Secondly we will differentiate between artistic installation and curatorial installation by demonstrating that only the first is an appreciative practice. An appreciative practice is a practice that produces an appreciative kind. I will show that exhibitions are not an appreciative kind. This does not mean that we can’t recognise or enjoy its qualities, but it means that Exhibition is not a category that is “relevant for appreciation” (Lopes, 2014). The products of curatorial installation are not compared amongst each other with regards to their essential features; the broad category ‘Exhibition’ is thus uninformative for evaluation.

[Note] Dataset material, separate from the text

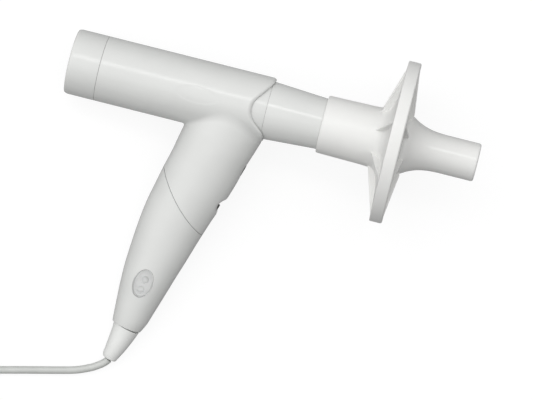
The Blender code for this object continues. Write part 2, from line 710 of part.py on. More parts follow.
def make_leads():
    """The two hoses from the taps to the sensor, and the lead from the boot to the board."""
    rear = on_line(-SENSOR_PORT, -23.0, 9.3)
    front = on_line(SENSOR_PORT, -23.0, 9.3)
    hoses = {
        "pressure_hose_rear": [(TAP_PLACES[0], -34.4, 0.0), (TAP_PLACES[0], -39.0, 0.3), (95.0, -52.0, 5.0),
                               (96.6, -64.0, 11.0), (rear[0] - 0.5, rear[1] + 4.0, 14.2),
                               (rear[0], rear[1] + 0.4, 12.6), rear],
        "pressure_hose_front": [(TAP_PLACES[1], -34.4, 0.0), (TAP_PLACES[1], -39.0, 0.3),
                                (113.0, -52.0, 5.0), (107.6, -65.0, 11.0),
                                (front[0] + 0.6, front[1] + 4.0, 14.2),
                                (front[0], front[1] + 0.4, 12.6), front],
    }
    for name, route in hoses.items():
        wire(name, smooth(route, 3), 3.4, SEAL, resolution=1)
    start = on_line(2.0, -69.9, 2.3)
    route = [start, (93.0, -130.0, 3.4), (92.0, -140.0, 4.6), (88.6, -153.0, 3.2), (83.2, -161.0, 0.8),
             (82.4, -166.1, 0.0)]
    wire("inner_lead", smooth(route, 3), 3.0, CORD, resolution=1)


def make_cord():
    """The data cord: the run on the table, the coil and its tie, the tail and the plug."""
    wire("cord_run", smooth(CORD_ROUTE, 2), CORD_DIAMETER, CORD, TABLE)
    inner = COIL_MEAN - COIL_SIDE / 2.0
    outer = COIL_MEAN + COIL_SIDE / 2.0
    top = COIL_FLOOR + COIL_SIDE
    edge = 1.5
    floor = COIL_FLOOR
    section = [(outer - edge, top), (outer, top - edge), (outer, floor + edge), (outer - edge, floor),
               (inner + edge, floor), (inner, floor + edge), (inner, top - edge), (inner + edge, top)]
    turned("cord_coil", section, CORD, TABLE, 28, (*COIL_CENTRE, 0.0))
    upright = (0.0, math.radians(90.0), 0.0)
    place = (COIL_CENTRE[0], COIL_CENTRE[1] + COIL_MEAN, COIL_FLOOR + COIL_SIDE / 2.0)
    high = COIL_SIDE + 0.8
    wide = COIL_SIDE + 1.8
    band = rounded(high + 2.0 * TIE_THICKNESS, wide + 2.0 * TIE_THICKNESS, 2.0)
    tie = slab("cord_tie", band, -TIE_WIDTH / 2.0, TIE_WIDTH / 2.0, SEAL, TABLE, place, upright)
    space = slab("tie_space", rounded(high, wide, 1.3), -TIE_WIDTH, TIE_WIDTH, None, TABLE, place, upright)
    combine(tie, space)
    wire("cord_tail", smooth(TAIL_ROUTE, 3), CORD_DIAMETER, CORD, TABLE)
    turn = (0.0, 0.0, PLUG_TURN)
    body = slab("plug_body", rounded(30.0, 16.0, 3.0), -4.0, 4.0, CORD, TABLE, PLUG_PLACE, turn)
    bevel = body.modifiers.new("edge", "BEVEL")
    bevel.width = 0.6 * MM
    bevel.segments = 2
    place = plug_point(22.3)
    shell = slab("plug_shell", rounded(14.0, 12.0, 0.6), -2.25, 2.25, STEEL, TABLE, place, turn)
    deeper = plug_point(24.3)
    hollow = slab("plug_hollow", rounded(14.0, 11.2, 0.4), -1.85, 1.85, None, TABLE, deeper, turn)
    combine(shell, hollow)


def plug_point(reach):
    """Returns a place along the plug's own line."""
    x, y, z = PLUG_PLACE
    return (x + reach * math.cos(PLUG_TURN), y + reach * math.sin(PLUG_TURN), z)


make_housing()
make_lower_handle()
make_lens()
make_boot()
make_air_line()
make_taps()
make_filter()
make_control("front_button", *BUTTON, -0.4, BUTTON_INSIDE)
make_control("release_latch", *LATCH, -1.6, LATCH_INSIDE)
make_spring("button_spring", BUTTON_PLACE, BUTTON_TURN, BUTTON_INSIDE - SPRING_TOP)
make_spring("latch_spring", LATCH_PLACE, LATCH_TURN, LATCH_INSIDE - SPRING_TOP)
make_frame()
make_electronics()
make_leads()
make_cord()
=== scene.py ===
# %% [markdown]
# # A hand-held spirometer
# A person blows through a round tube. A stack of thin plates in the tube makes the flow smooth, and
# the handle holds the electronics that read the pressure drop along the plates. A disposable filter
# sits on the nose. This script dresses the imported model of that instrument. It keeps within a
# millimetre or two of the model's sizes and adds the fine surfaces, the finishes, the cord, the light
# and the camera.

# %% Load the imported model
import json
import math

import bmesh
import bpy
import numpy as np
from mathutils import Matrix, Vector


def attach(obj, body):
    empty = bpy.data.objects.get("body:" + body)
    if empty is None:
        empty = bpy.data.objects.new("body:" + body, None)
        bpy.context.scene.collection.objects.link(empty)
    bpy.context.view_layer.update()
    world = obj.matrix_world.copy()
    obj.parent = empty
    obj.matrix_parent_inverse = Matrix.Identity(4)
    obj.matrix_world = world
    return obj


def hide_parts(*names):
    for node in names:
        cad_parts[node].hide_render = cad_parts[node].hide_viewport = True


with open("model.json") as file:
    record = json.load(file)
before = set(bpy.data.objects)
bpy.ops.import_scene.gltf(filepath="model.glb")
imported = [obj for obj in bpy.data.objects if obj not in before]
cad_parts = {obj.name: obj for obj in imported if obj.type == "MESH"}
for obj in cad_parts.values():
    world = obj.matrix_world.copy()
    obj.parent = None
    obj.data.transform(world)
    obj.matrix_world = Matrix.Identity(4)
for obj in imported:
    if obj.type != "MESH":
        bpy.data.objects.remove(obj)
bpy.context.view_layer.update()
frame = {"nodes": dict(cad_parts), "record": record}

MM = 0.001
NODES = frame["nodes"]
print("nodes in the frame:", len(NODES))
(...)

This understanding will enable a novel analysis of curatorial practice, which highlights its artistic qualities, and ground a definitional project of Installation Art, which will clarify its distinct properties as an art form.

Tuesday 9 December 2014
18:00 – 20:00, Jarman 7

Shelby Moser
Chair: Hans Maes

‘Street art and deception or On ascribing genuineness and deception to street art’

Street Art is not an easily definable category of art and members within this category are equally difficult to pin down. These artworks tend to vary in location, style and method of their applications — factors which often elude necessary, sufficient or even common conditions for this category. In this paper, it is not my aim to exhaust street art’s perceptual features or conditions but, rather, to examine one feature that is salient for appreciation and membership, namely, its illicitness. In contribution toward a theory of street art, I will analyse what it means for a work to be genuine, using Carolyn Korsmeyer’s definition of genuineness, and propose a necessary non-perceptual feature of street art, which, I admit, is potentially controversial.